Work to do: Return all the data, word for word.

[Rows from an object dataset]
****************************************

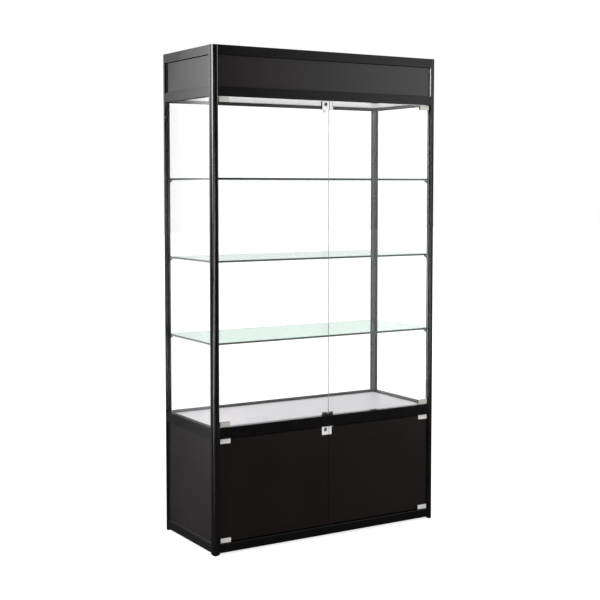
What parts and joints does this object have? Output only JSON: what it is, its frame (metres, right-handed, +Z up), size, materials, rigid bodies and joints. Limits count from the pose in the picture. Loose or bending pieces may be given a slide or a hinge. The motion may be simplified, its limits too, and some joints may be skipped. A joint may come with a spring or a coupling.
{
  "type": "glazed display case with lower cabinet",
  "caption": "Tall free-standing showcase: black framed glass display zone with glass shelves, boxed header and a locking lower cabinet behind hinged doors.",
  "frame": {"origin": "on the floor under the middle of the case", "axes": "+Z up, +X to the right as seen from the front, the glass doors face -Y"},
  "size_m": [1.07, 0.45, 1.98],
  "materials": {
    "black_frame": "satin black anodised extrusion, slightly glossy, bright along its rounded corner",
    "black_board": "black melamine faced board, satin with a fine print grain",
    "black_door": "thin black laminated door board, satin, slightly warm",
    "white_board": "white melamine faced board, satin",
    "clear_glass": "clear float glass with ground edges",
    "shelf_glass": "clear tempered glass with green polished edges",
    "satin_steel": "satin nickel plated die casting",
    "plug_steel": "bright nickel plated lock plug with a dark keyway",
    "strip_metal": "grey slotted shelf strip",
    "black_plastic": "matt black moulded plastic"
  },
  "bodies": {
    "root": {"post_front_left": "black_frame", "post_front_right": "black_frame", "post_back_left": "black_frame", "post_back_right": "black_frame", "base_rail_front": "black_frame", "base_rail_right": "black_frame", "base_rail_back": "black_frame", "base_rail_left": "black_frame", "deck_rail_front": "black_frame", "deck_rail_right": "black_frame", "deck_rail_back": "black_frame", "deck_rail_left": "black_frame", "header_rail_front": "black_frame", "header_rail_right": "black_frame", "header_rail_back": "black_frame", "header_rail_left": "black_frame", "top_rail_front": "black_frame", "top_rail_right": "black_frame", "top_rail_back": "black_frame", "top_rail_left": "black_frame", "header_panel_front": "black_board", "header_panel_right": "black_board", "header_panel_back": "black_board", "header_panel_left": "black_board", "glass_pane_right": "clear_glass", "cabinet_panel_right": "black_board", "glass_pane_back": "clear_glass", "cabinet_panel_back": "black_board", "glass_pane_left": "clear_glass", "cabinet_panel_left": "black_board", "cabinet_floor": "black_board", "deck_panel": "white_board", "ceiling_panel": "white_board", "top_cover": "black_board", "glass_shelf_lower": "shelf_glass", "glass_shelf_middle": "shelf_glass", "glass_shelf_upper": "shelf_glass", "shelf_strip_front_left": "strip_metal", "shelf_strip_front_right": "strip_metal", "shelf_strip_back_left": "strip_metal", "shelf_strip_back_right": "strip_metal", "door_stop": "black_plastic"},
    "glass_door_left": {"glass_door_left": "clear_glass", "glass_hinge_lower_left": "satin_steel", "glass_hinge_upper_left": "satin_steel", "glass_lock_case": "satin_steel"},
    "glass_door_right": {"glass_door_right": "clear_glass", "glass_hinge_lower_right": "satin_steel", "glass_hinge_upper_right": "satin_steel", "glass_lock_strike": "satin_steel"},
    "glass_lock_plug": {"glass_lock_plug": "plug_steel"},
    "cabinet_door_left": {"cabinet_door_left": "black_door", "cabinet_hinge_lower_left": "satin_steel", "cabinet_hinge_upper_left": "satin_steel", "cabinet_lock_case": "satin_steel"},
    "cabinet_door_right": {"cabinet_door_right": "black_door", "cabinet_hinge_lower_right": "satin_steel", "cabinet_hinge_upper_right": "satin_steel", "cabinet_lock_strike": "satin_steel"},
    "cabinet_lock_plug": {"cabinet_lock_plug": "plug_steel"}
  },
  "joints": [
    {"name": "glass_door_left_swing", "type": "hinge", "parent": "root", "child": "glass_door_left", "pos_m": [-0.497, -0.2125, 1.144], "axis": [0, 0, -1], "range_deg": [0, 100]},
    {"name": "glass_door_right_swing", "type": "hinge", "parent": "root", "child": "glass_door_right", "pos_m": [0.497, -0.2125, 1.144], "axis": [0, 0, 1], "range_deg": [0, 100]},
    {"name": "glass_lock_turn", "type": "hinge", "parent": "glass_door_left", "child": "glass_lock_plug", "pos_m": [-0.0175, -0.2125, 1.7705], "axis": [0, -1, 0], "range_deg": [0, 90]},
    {"name": "cabinet_door_left_swing", "type": "hinge", "parent": "root", "child": "cabinet_door_left", "pos_m": [-0.497, -0.2125, 0.2525], "axis": [0, 0, -1], "range_deg": [0, 100]},
    {"name": "cabinet_door_right_swing", "type": "hinge", "parent": "root", "child": "cabinet_door_right", "pos_m": [0.497, -0.2125, 0.2525], "axis": [0, 0, 1], "range_deg": [0, 100]},
    {"name": "cabinet_lock_turn", "type": "hinge", "parent": "cabinet_door_left", "child": "cabinet_lock_plug", "pos_m": [-0.0175, -0.2125, 0.4465], "axis": [0, -1, 0], "range_deg": [0, 90]}
  ]
}
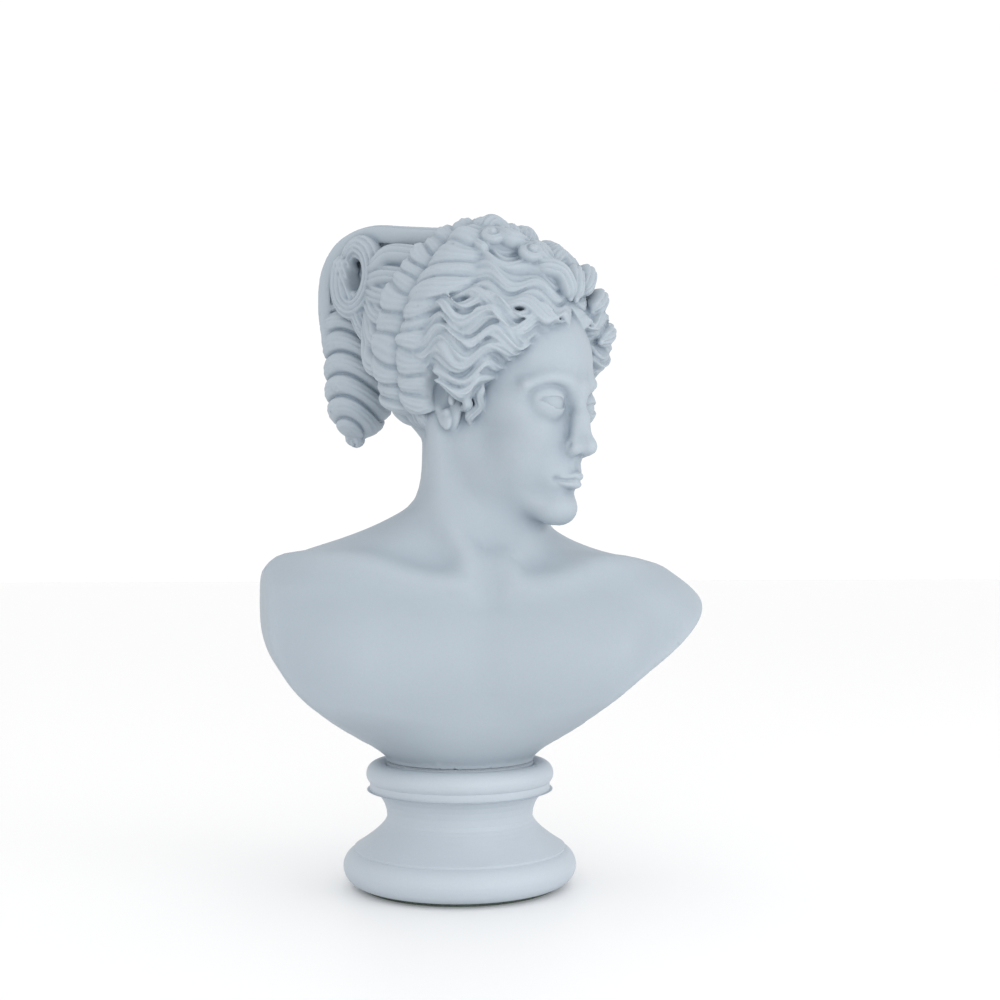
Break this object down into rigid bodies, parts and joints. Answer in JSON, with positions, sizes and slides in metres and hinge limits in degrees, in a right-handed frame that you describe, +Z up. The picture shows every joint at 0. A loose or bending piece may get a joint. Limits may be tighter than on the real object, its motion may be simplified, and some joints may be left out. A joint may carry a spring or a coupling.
{
  "type": "marble portrait bust on a turned socle",
  "caption": "Classical portrait bust of a young woman with a turned head and gathered wavy hair, bolted to a round turned stone socle.",
  "frame": {"origin": "on the socle's axis, on the underside of the felt pad that the bust stands on", "axes": "+Z up; -Y is the front of the chest; +X is the figure's left, the side that the head turns to"},
  "size_m": [0.267, 0.164, 0.4023],
  "materials": {
    "bust_marble": "fine honed, matte",
    "socle_marble": "turned and honed, matte",
    "setting_mortar": "rough",
    "zinc_plated_steel": "zinc plated",
    "spring_steel": "dark spring steel",
    "anchor_resin": "set resin",
    "felt": "pressed wool felt"
  },
  "bodies": {
    "root": {"bust": "bust_marble", "socle": "socle_marble", "bedding_ring": "setting_mortar", "tie_rod": "zinc_plated_steel", "anchor_resin": "anchor_resin", "load_washer": "zinc_plated_steel", "lock_washer": "spring_steel", "hex_nut": "zinc_plated_steel", "felt_pad": "felt"}
  },
  "joints": []
}
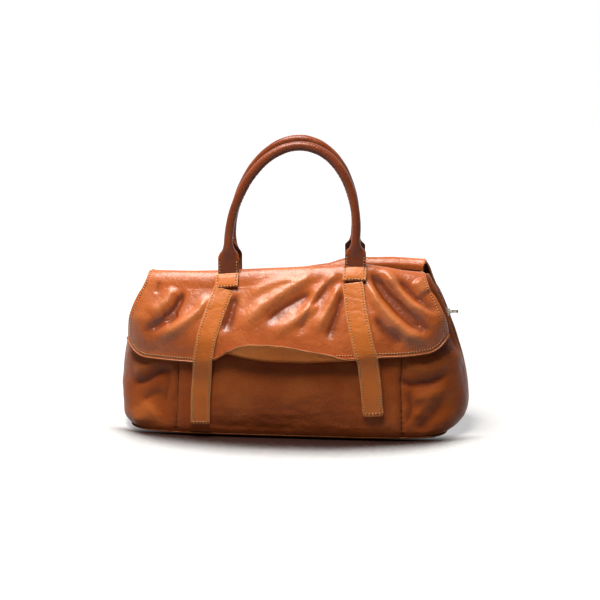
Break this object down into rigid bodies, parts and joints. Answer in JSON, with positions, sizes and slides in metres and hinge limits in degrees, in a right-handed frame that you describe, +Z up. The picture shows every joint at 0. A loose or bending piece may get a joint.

****************************************

Result below:
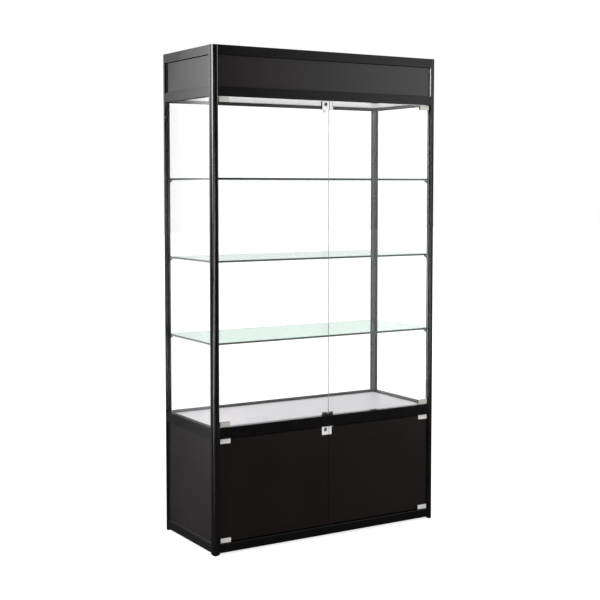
What parts and joints does this object have? Output only JSON: what it is, its frame (metres, right-handed, +Z up), size, materials, rigid bodies and joints. Limits count from the pose in the picture. Loose or bending pieces may be given a slide or a hinge. The motion may be simplified, its limits too, and some joints may be skipped. A joint may come with a spring or a coupling.
{
  "type": "glazed display case with lower cabinet",
  "caption": "Tall free-standing showcase: black framed glass display zone with glass shelves, boxed header and a locking lower cabinet behind hinged doors.",
  "frame": {"origin": "on the floor under the middle of the case", "axes": "+Z up, +X to the right as seen from the front, the glass doors face -Y"},
  "size_m": [1.07, 0.45, 1.98],
  "materials": {
    "black_frame": "satin black anodised extrusion, slightly glossy, bright along its rounded corner",
    "black_board": "black melamine faced board, satin with a fine print grain",
    "black_door": "thin black laminated door board, satin, slightly warm",
    "white_board": "white melamine faced board, satin",
    "clear_glass": "clear float glass with ground edges",
    "shelf_glass": "clear tempered glass with green polished edges",
    "satin_steel": "satin nickel plated die casting",
    "plug_steel": "bright nickel plated lock plug with a dark keyway",
    "strip_metal": "grey slotted shelf strip",
    "black_plastic": "matt black moulded plastic"
  },
  "bodies": {
    "root": {"post_front_left": "black_frame", "post_front_right": "black_frame", "post_back_left": "black_frame", "post_back_right": "black_frame", "base_rail_front": "black_frame", "base_rail_right": "black_frame", "base_rail_back": "black_frame", "base_rail_left": "black_frame", "deck_rail_front": "black_frame", "deck_rail_right": "black_frame", "deck_rail_back": "black_frame", "deck_rail_left": "black_frame", "header_rail_front": "black_frame", "header_rail_right": "black_frame", "header_rail_back": "black_frame", "header_rail_left": "black_frame", "top_rail_front": "black_frame", "top_rail_right": "black_frame", "top_rail_back": "black_frame", "top_rail_left": "black_frame", "header_panel_front": "black_board", "header_panel_right": "black_board", "header_panel_back": "black_board", "header_panel_left": "black_board", "glass_pane_right": "clear_glass", "cabinet_panel_right": "black_board", "glass_pane_back": "clear_glass", "cabinet_panel_back": "black_board", "glass_pane_left": "clear_glass", "cabinet_panel_left": "black_board", "cabinet_floor": "black_board", "deck_panel": "white_board", "ceiling_panel": "white_board", "top_cover": "black_board", "glass_shelf_lower": "shelf_glass", "glass_shelf_middle": "shelf_glass", "glass_shelf_upper": "shelf_glass", "shelf_strip_front_left": "strip_metal", "shelf_strip_front_right": "strip_metal", "shelf_strip_back_left": "strip_metal", "shelf_strip_back_right": "strip_metal", "door_stop": "black_plastic"},
    "glass_door_left": {"glass_door_left": "clear_glass", "glass_hinge_lower_left": "satin_steel", "glass_hinge_upper_left": "satin_steel", "glass_lock_case": "satin_steel"},
    "glass_door_right": {"glass_door_right": "clear_glass", "glass_hinge_lower_right": "satin_steel", "glass_hinge_upper_right": "satin_steel", "glass_lock_strike": "satin_steel"},
    "glass_lock_plug": {"glass_lock_plug": "plug_steel"},
    "cabinet_door_left": {"cabinet_door_left": "black_door", "cabinet_hinge_lower_left": "satin_steel", "cabinet_hinge_upper_left": "satin_steel", "cabinet_lock_case": "satin_steel"},
    "cabinet_door_right": {"cabinet_door_right": "black_door", "cabinet_hinge_lower_right": "satin_steel", "cabinet_hinge_upper_right": "satin_steel", "cabinet_lock_strike": "satin_steel"},
    "cabinet_lock_plug": {"cabinet_lock_plug": "plug_steel"}
  },
  "joints": [
    {"name": "glass_door_left_swing", "type": "hinge", "parent": "root", "child": "glass_door_left", "pos_m": [-0.497, -0.2125, 1.144], "axis": [0, 0, -1], "range_deg": [0, 100]},
    {"name": "glass_door_right_swing", "type": "hinge", "parent": "root", "child": "glass_door_right", "pos_m": [0.497, -0.2125, 1.144], "axis": [0, 0, 1], "range_deg": [0, 100]},
    {"name": "glass_lock_turn", "type": "hinge", "parent": "glass_door_left", "child": "glass_lock_plug", "pos_m": [-0.0175, -0.2125, 1.7705], "axis": [0, -1, 0], "range_deg": [0, 90]},
    {"name": "cabinet_door_left_swing", "type": "hinge", "parent": "root", "child": "cabinet_door_left", "pos_m": [-0.497, -0.2125, 0.2525], "axis": [0, 0, -1], "range_deg": [0, 100]},
    {"name": "cabinet_door_right_swing", "type": "hinge", "parent": "root", "child": "cabinet_door_right", "pos_m": [0.497, -0.2125, 0.2525], "axis": [0, 0, 1], "range_deg": [0, 100]},
    {"name": "cabinet_lock_turn", "type": "hinge", "parent": "cabinet_door_left", "child": "cabinet_lock_plug", "pos_m": [-0.0175, -0.2125, 0.4465], "axis": [0, -1, 0], "range_deg": [0, 90]}
  ]
}
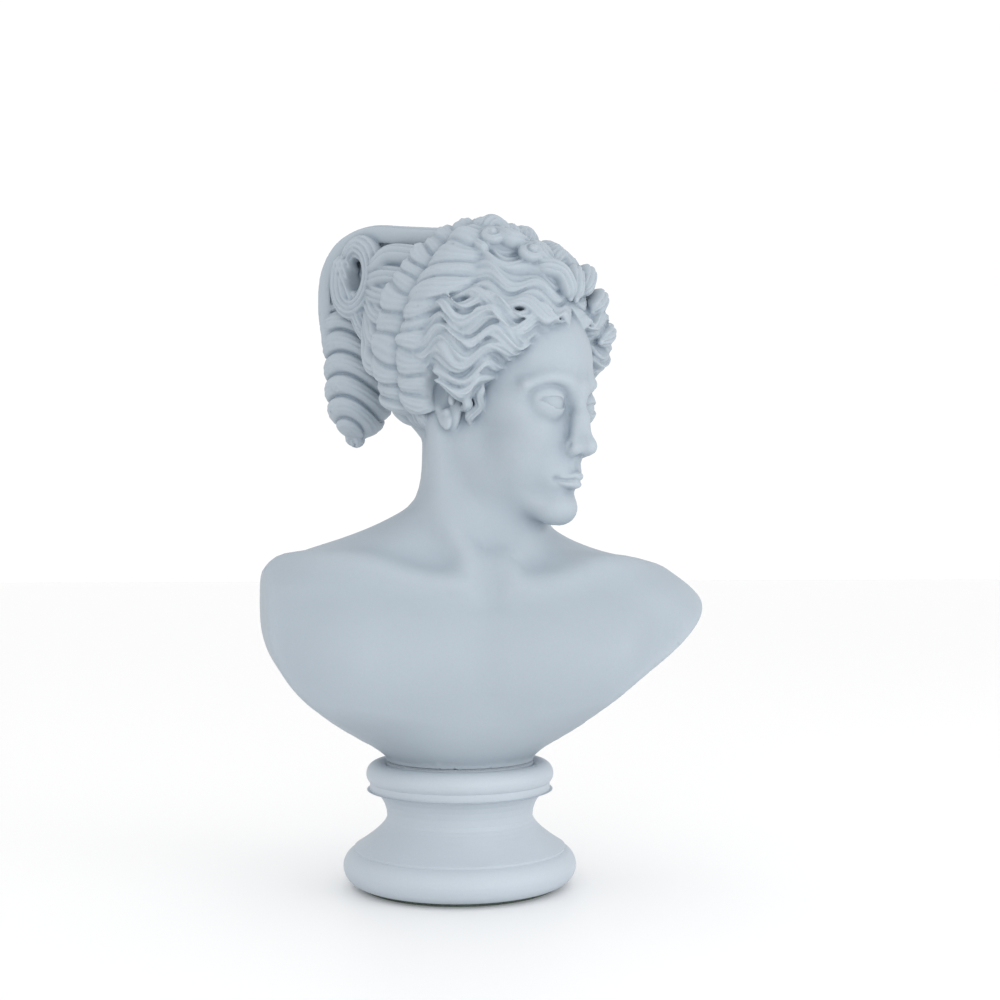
Break this object down into rigid bodies, parts and joints. Answer in JSON, with positions, sizes and slides in metres and hinge limits in degrees, in a right-handed frame that you describe, +Z up. The picture shows every joint at 0. A loose or bending piece may get a joint. Limits may be tighter than on the real object, its motion may be simplified, and some joints may be left out. A joint may carry a spring or a coupling.
{
  "type": "marble portrait bust on a turned socle",
  "caption": "Classical portrait bust of a young woman with a turned head and gathered wavy hair, bolted to a round turned stone socle.",
  "frame": {"origin": "on the socle's axis, on the underside of the felt pad that the bust stands on", "axes": "+Z up; -Y is the front of the chest; +X is the figure's left, the side that the head turns to"},
  "size_m": [0.267, 0.164, 0.4023],
  "materials": {
    "bust_marble": "fine honed, matte",
    "socle_marble": "turned and honed, matte",
    "setting_mortar": "rough",
    "zinc_plated_steel": "zinc plated",
    "spring_steel": "dark spring steel",
    "anchor_resin": "set resin",
    "felt": "pressed wool felt"
  },
  "bodies": {
    "root": {"bust": "bust_marble", "socle": "socle_marble", "bedding_ring": "setting_mortar", "tie_rod": "zinc_plated_steel", "anchor_resin": "anchor_resin", "load_washer": "zinc_plated_steel", "lock_washer": "spring_steel", "hex_nut": "zinc_plated_steel", "felt_pad": "felt"}
  },
  "joints": []
}
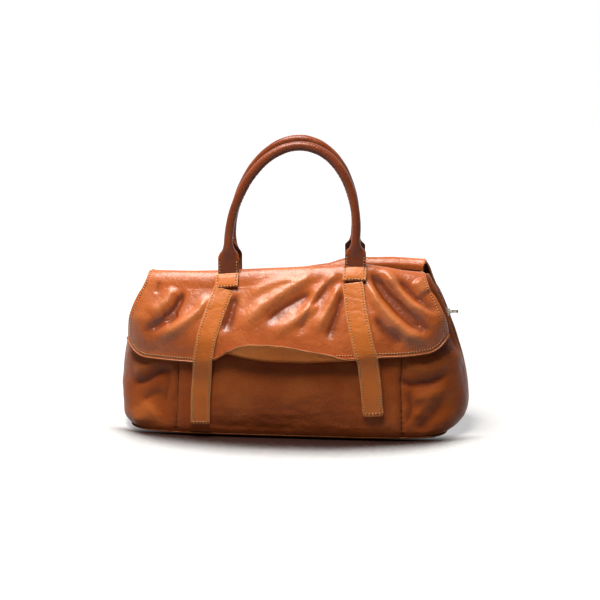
Break this object down into rigid bodies, parts and joints. Answer in JSON, with positions, sizes and slides in metres and hinge limits in degrees, in a right-handed frame that you describe, +Z up. The picture shows every joint at 0. A loose or bending piece may get a joint.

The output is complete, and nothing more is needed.